▶ **Your instructions**:
Send back all the data below, exactly as given.

▶ **Data provided**:

################

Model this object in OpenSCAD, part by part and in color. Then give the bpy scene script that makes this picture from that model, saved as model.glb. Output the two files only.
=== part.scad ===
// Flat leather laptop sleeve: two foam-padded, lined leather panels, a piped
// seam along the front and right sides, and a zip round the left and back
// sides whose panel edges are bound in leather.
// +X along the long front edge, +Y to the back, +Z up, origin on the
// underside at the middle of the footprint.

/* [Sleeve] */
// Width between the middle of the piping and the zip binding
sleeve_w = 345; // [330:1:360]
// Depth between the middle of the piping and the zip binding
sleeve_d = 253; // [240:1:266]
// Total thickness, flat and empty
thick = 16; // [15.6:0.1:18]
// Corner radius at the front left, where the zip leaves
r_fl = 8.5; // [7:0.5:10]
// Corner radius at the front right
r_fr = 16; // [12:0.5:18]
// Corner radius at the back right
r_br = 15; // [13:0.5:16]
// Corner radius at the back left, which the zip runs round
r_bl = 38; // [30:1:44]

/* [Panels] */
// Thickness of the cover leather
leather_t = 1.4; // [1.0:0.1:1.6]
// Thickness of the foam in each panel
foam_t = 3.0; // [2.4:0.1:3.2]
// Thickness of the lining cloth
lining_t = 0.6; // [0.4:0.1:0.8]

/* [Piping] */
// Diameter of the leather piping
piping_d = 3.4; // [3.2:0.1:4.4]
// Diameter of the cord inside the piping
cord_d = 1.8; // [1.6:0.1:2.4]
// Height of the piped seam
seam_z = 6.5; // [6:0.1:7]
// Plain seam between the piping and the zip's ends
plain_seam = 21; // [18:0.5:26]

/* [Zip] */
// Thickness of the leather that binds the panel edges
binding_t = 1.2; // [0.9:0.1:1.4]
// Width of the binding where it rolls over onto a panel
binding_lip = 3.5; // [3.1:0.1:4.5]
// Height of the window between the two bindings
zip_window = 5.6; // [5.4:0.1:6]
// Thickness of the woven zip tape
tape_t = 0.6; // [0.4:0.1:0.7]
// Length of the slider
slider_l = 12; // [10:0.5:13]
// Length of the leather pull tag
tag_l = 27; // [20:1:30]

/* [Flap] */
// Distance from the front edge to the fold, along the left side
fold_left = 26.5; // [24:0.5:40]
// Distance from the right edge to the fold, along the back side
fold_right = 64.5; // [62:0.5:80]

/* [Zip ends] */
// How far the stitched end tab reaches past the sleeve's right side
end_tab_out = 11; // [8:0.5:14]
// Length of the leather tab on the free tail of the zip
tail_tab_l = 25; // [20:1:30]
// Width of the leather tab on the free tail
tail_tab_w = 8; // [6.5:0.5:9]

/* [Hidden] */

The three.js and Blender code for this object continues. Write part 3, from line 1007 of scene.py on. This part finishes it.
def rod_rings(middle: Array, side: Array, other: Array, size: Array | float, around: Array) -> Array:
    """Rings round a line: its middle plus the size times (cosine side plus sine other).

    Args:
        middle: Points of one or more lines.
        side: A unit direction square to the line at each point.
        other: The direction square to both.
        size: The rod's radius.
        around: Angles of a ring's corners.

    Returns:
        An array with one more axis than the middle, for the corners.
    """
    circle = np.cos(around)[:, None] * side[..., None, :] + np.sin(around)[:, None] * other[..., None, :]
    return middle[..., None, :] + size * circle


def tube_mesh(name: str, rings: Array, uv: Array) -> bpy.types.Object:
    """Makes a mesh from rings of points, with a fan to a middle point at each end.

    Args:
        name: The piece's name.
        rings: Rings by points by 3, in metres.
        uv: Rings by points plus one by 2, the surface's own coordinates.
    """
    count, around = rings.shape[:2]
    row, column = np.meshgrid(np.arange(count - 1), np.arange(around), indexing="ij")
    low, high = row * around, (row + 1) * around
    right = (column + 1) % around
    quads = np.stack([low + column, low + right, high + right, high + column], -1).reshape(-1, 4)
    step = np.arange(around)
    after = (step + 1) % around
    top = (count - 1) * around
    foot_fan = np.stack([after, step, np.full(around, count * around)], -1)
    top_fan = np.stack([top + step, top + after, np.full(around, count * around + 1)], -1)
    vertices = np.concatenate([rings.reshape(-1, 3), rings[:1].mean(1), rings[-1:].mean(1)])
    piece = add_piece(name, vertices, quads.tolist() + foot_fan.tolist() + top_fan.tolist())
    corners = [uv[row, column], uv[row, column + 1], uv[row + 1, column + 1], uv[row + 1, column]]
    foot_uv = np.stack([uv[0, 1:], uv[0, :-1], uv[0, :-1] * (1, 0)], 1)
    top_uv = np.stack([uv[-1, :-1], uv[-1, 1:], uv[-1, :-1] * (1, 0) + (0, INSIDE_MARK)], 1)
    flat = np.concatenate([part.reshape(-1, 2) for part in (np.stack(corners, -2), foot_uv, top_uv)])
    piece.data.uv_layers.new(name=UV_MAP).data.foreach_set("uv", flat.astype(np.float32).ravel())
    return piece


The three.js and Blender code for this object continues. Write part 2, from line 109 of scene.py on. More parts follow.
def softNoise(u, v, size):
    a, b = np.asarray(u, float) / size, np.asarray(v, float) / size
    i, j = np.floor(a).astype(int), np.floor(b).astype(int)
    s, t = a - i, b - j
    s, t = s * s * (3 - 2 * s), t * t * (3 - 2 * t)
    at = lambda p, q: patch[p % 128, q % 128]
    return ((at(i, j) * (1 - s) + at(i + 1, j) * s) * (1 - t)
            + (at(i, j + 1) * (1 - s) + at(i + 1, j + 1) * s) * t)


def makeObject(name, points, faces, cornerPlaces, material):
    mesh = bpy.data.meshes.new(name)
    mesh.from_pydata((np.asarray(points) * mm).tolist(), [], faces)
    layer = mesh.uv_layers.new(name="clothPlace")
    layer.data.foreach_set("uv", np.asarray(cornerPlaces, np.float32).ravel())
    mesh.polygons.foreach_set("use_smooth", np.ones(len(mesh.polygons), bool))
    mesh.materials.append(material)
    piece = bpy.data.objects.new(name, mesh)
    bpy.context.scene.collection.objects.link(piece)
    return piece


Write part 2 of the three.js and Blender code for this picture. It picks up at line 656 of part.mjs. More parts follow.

################

▶ **Correct response**:
Model this object in OpenSCAD, part by part and in color. Then give the bpy scene script that makes this picture from that model, saved as model.glb. Output the two files only.
=== part.scad ===
// Flat leather laptop sleeve: two foam-padded, lined leather panels, a piped
// seam along the front and right sides, and a zip round the left and back
// sides whose panel edges are bound in leather.
// +X along the long front edge, +Y to the back, +Z up, origin on the
// underside at the middle of the footprint.

/* [Sleeve] */
// Width between the middle of the piping and the zip binding
sleeve_w = 345; // [330:1:360]
// Depth between the middle of the piping and the zip binding
sleeve_d = 253; // [240:1:266]
// Total thickness, flat and empty
thick = 16; // [15.6:0.1:18]
// Corner radius at the front left, where the zip leaves
r_fl = 8.5; // [7:0.5:10]
// Corner radius at the front right
r_fr = 16; // [12:0.5:18]
// Corner radius at the back right
r_br = 15; // [13:0.5:16]
// Corner radius at the back left, which the zip runs round
r_bl = 38; // [30:1:44]

/* [Panels] */
// Thickness of the cover leather
leather_t = 1.4; // [1.0:0.1:1.6]
// Thickness of the foam in each panel
foam_t = 3.0; // [2.4:0.1:3.2]
// Thickness of the lining cloth
lining_t = 0.6; // [0.4:0.1:0.8]

/* [Piping] */
// Diameter of the leather piping
piping_d = 3.4; // [3.2:0.1:4.4]
// Diameter of the cord inside the piping
cord_d = 1.8; // [1.6:0.1:2.4]
// Height of the piped seam
seam_z = 6.5; // [6:0.1:7]
// Plain seam between the piping and the zip's ends
plain_seam = 21; // [18:0.5:26]

/* [Zip] */
// Thickness of the leather that binds the panel edges
binding_t = 1.2; // [0.9:0.1:1.4]
// Width of the binding where it rolls over onto a panel
binding_lip = 3.5; // [3.1:0.1:4.5]
// Height of the window between the two bindings
zip_window = 5.6; // [5.4:0.1:6]
// Thickness of the woven zip tape
tape_t = 0.6; // [0.4:0.1:0.7]
// Length of the slider
slider_l = 12; // [10:0.5:13]
// Length of the leather pull tag
tag_l = 27; // [20:1:30]

/* [Flap] */
// Distance from the front edge to the fold, along the left side
fold_left = 26.5; // [24:0.5:40]
// Distance from the right edge to the fold, along the back side
fold_right = 64.5; // [62:0.5:80]

/* [Zip ends] */
// How far the stitched end tab reaches past the sleeve's right side
end_tab_out = 11; // [8:0.5:14]
// Length of the leather tab on the free tail of the zip
tail_tab_l = 25; // [20:1:30]
// Width of the leather tab on the free tail
tail_tab_w = 8; // [6.5:0.5:9]

/* [Hidden] */

The three.js and Blender code for this object continues. Write part 3, from line 1007 of scene.py on. This part finishes it.
def rod_rings(middle: Array, side: Array, other: Array, size: Array | float, around: Array) -> Array:
    """Rings round a line: its middle plus the size times (cosine side plus sine other).

    Args:
        middle: Points of one or more lines.
        side: A unit direction square to the line at each point.
        other: The direction square to both.
        size: The rod's radius.
        around: Angles of a ring's corners.

    Returns:
        An array with one more axis than the middle, for the corners.
    """
    circle = np.cos(around)[:, None] * side[..., None, :] + np.sin(around)[:, None] * other[..., None, :]
    return middle[..., None, :] + size * circle


def tube_mesh(name: str, rings: Array, uv: Array) -> bpy.types.Object:
    """Makes a mesh from rings of points, with a fan to a middle point at each end.

    Args:
        name: The piece's name.
        rings: Rings by points by 3, in metres.
        uv: Rings by points plus one by 2, the surface's own coordinates.
    """
    count, around = rings.shape[:2]
    row, column = np.meshgrid(np.arange(count - 1), np.arange(around), indexing="ij")
    low, high = row * around, (row + 1) * around
    right = (column + 1) % around
    quads = np.stack([low + column, low + right, high + right, high + column], -1).reshape(-1, 4)
    step = np.arange(around)
    after = (step + 1) % around
    top = (count - 1) * around
    foot_fan = np.stack([after, step, np.full(around, count * around)], -1)
    top_fan = np.stack([top + step, top + after, np.full(around, count * around + 1)], -1)
    vertices = np.concatenate([rings.reshape(-1, 3), rings[:1].mean(1), rings[-1:].mean(1)])
    piece = add_piece(name, vertices, quads.tolist() + foot_fan.tolist() + top_fan.tolist())
    corners = [uv[row, column], uv[row, column + 1], uv[row + 1, column + 1], uv[row + 1, column]]
    foot_uv = np.stack([uv[0, 1:], uv[0, :-1], uv[0, :-1] * (1, 0)], 1)
    top_uv = np.stack([uv[-1, :-1], uv[-1, 1:], uv[-1, :-1] * (1, 0) + (0, INSIDE_MARK)], 1)
    flat = np.concatenate([part.reshape(-1, 2) for part in (np.stack(corners, -2), foot_uv, top_uv)])
    piece.data.uv_layers.new(name=UV_MAP).data.foreach_set("uv", flat.astype(np.float32).ravel())
    return piece


The three.js and Blender code for this object continues. Write part 2, from line 109 of scene.py on. More parts follow.
def softNoise(u, v, size):
    a, b = np.asarray(u, float) / size, np.asarray(v, float) / size
    i, j = np.floor(a).astype(int), np.floor(b).astype(int)
    s, t = a - i, b - j
    s, t = s * s * (3 - 2 * s), t * t * (3 - 2 * t)
    at = lambda p, q: patch[p % 128, q % 128]
    return ((at(i, j) * (1 - s) + at(i + 1, j) * s) * (1 - t)
            + (at(i, j + 1) * (1 - s) + at(i + 1, j + 1) * s) * t)


def makeObject(name, points, faces, cornerPlaces, material):
    mesh = bpy.data.meshes.new(name)
    mesh.from_pydata((np.asarray(points) * mm).tolist(), [], faces)
    layer = mesh.uv_layers.new(name="clothPlace")
    layer.data.foreach_set("uv", np.asarray(cornerPlaces, np.float32).ravel())
    mesh.polygons.foreach_set("use_smooth", np.ones(len(mesh.polygons), bool))
    mesh.materials.append(material)
    piece = bpy.data.objects.new(name, mesh)
    bpy.context.scene.collection.objects.link(piece)
    return piece


Write part 2 of the three.js and Blender code for this picture. It picks up at line 656 of part.mjs. More parts follow.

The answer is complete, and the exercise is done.